On this day, the U.S. looked like it coped with the game's pressure a bit better than in its previous two group matches. Defensively, the team was more solid and did a better job of applying pressure in the opposition half. Had the U.S. not squandered a pair of penalties -- both were saved by Nicaragua keeper Justo Lorente -- they wouldn't have needed Matt Miazga's late tally with two minutes left to clinch their status as Group B winners.

To be clear, not only was it helpful to know what score was needed to finish out the group stage in first place, but playing the weakest team in the group didn't hurt, either.

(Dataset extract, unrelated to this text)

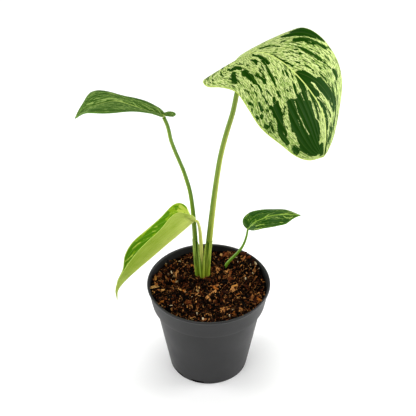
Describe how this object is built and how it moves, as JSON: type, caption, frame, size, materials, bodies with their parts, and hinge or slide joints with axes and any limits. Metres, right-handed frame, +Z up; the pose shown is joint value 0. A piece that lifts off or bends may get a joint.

The U.S. cause was also aided by a red card to Nicaragua defender Luis Copete with five minutes to go and a late injury to Luis Galeano that left Los Pinoleros short-handed when Miazga nodded home Graham Zusi's free kick.

But after struggling for much of the first two games, this group will take whatever steps forward it can muster, no matter how slight. And it can't be forgotten that the Americans ultimately accomplished their mission on the day. Granted, it's not like a switch is flipped and all of a sudden players become immune from pressure. It's something players become more adept at dealing with over time. That process now seems to be moving in more of a positive direction.

"We put a lot of pressure on them, got two penalties that we deserved," McCarty said. "When you don't convert those, it can lead to a little bit of frustration. It can be a punch to the gut. But we just stayed positive. That's what we told the guys. 'Keep going.' And at the end of it all, we got the win that we needed."

And a result that the Americans deserved. The question now is whether they can continue on this path in quarters. With six players being added to the roster, it will almost be a brand-new team that will take the field. But for those that remain, a boost in confidence has been generated. And as Bedoya exits the tournament, he can feel secure in the knowledge that he did his part.